Why? Many organizations fall short because these tenets of Pride are not embedded in their organizational culture. Everything an organization does, and every message it sends the outside world, is a reflection of its culture. If an organization’s culture does not embrace the principles of Pride year-round—if, for example, it doesn’t hire LGBTQ+ individuals or speak out against discriminatory legislation—then its rainbow logo change for the month of June will ring hollow, and come across as little more than a cash-grab.

The organization may insist that its support for Pride is sincere. But look at what it does—not what it says—and you can tell for sure if it’s sincere or not.

Does the organization hire LGBTQ+ individuals? Does it have LGBTQ+ individuals in upper management? Does it promote initiatives to promote inclusion, diversity, acceptance, and equality? Does the organization only superficially support Pride because everyone else seems to be doing it? Is its work environment a safe space?

In short, does the organization truly value inclusion, equality, and acceptance? The only way to ensure an organization values these tenets is to make sure they are a part of the organizational culture.

Organizational culture starts at the top and makes its way down through every layer of the organization. Everyone who works for the organization, along with everyone who does business with it, will know whether diversity, inclusion, acceptance, and equality are concepts that are taken seriously at all levels.

Employees will be the first to know if the organization itself is designed to be diverse and inclusive. A top-down approach facilitates and attracts diverse recruits, propagates inclusive behavior in the workplace, and shows everyone outside the organization that the organization both talks the talk and walks the walk.

If the organization’s leaders feel they are not representing the diverse and inclusive values they want the organization to promote, it is always possible to redesign the culture. The most thorough and effective way to do this is through a process of intentional design.

What Is Intentional Design?

Intentional design is precisely what it sounds like: a design process that has both intention and purpose. If the purpose is to make the organization more diverse, inclusive, and accepting, then that must be the primary intention, and all processes should circle back to achieving that goal.

There are two ways for intentionally designing a new organizational culture, and both should be actively considered. The first is to learn from other organizations—those that are in the same field, as well as healthy organizations in general. The second is more direct: ask your own employees.

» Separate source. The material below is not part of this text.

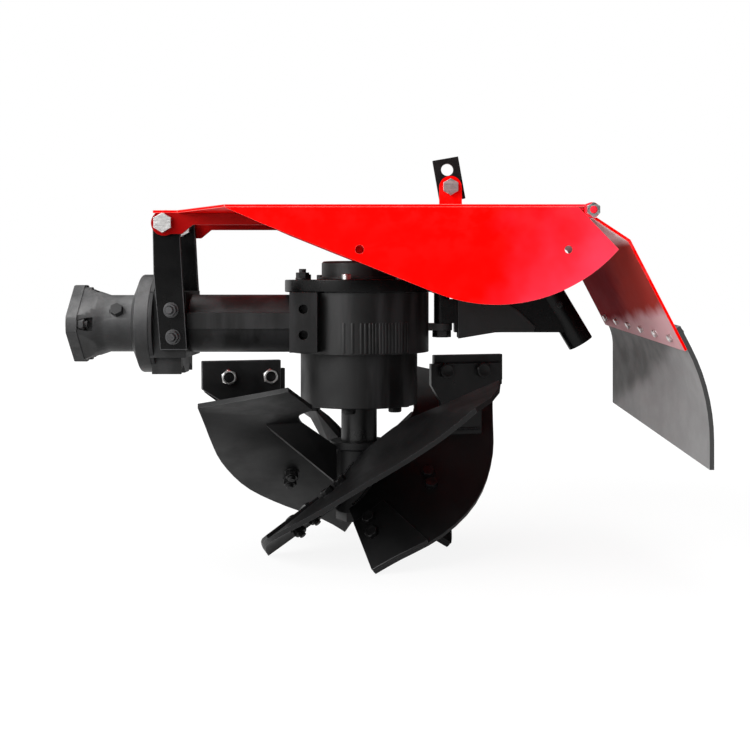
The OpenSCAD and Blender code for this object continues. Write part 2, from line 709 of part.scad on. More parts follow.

Researching the standards and practices of other organizations can be very helpful when developing a new organizational culture. But nothing is more effective and transformative for employees than asking them directly what they think the culture should be. Incorporating employees in the intentional design process is crucial for retaining talent and making the workplace more inclusive.

Employees want to be heard, because—let’s face it—they are the ones most directly affected by cultural shifts. Taking company surveys, holding one-on-one meetings, and conducting internal focus groups are the best ways to involve employees in the process. When employees know they have been heard and have played a meaningful role in the process, the redesign will be that much more transformative.

Organizations whose culture reflects their messaging will be taken more seriously in the long term. And of course, the tenets of Pride extend beyond the LGBTQ+ community. Acceptance, diversity, inclusion, and equality are important values on a global scale. After Pride Month is over, those tenets do not go away; they are here to stay in an ever-more diverse world. As for companies who value these concepts—well, they’ll be here to stay, as well.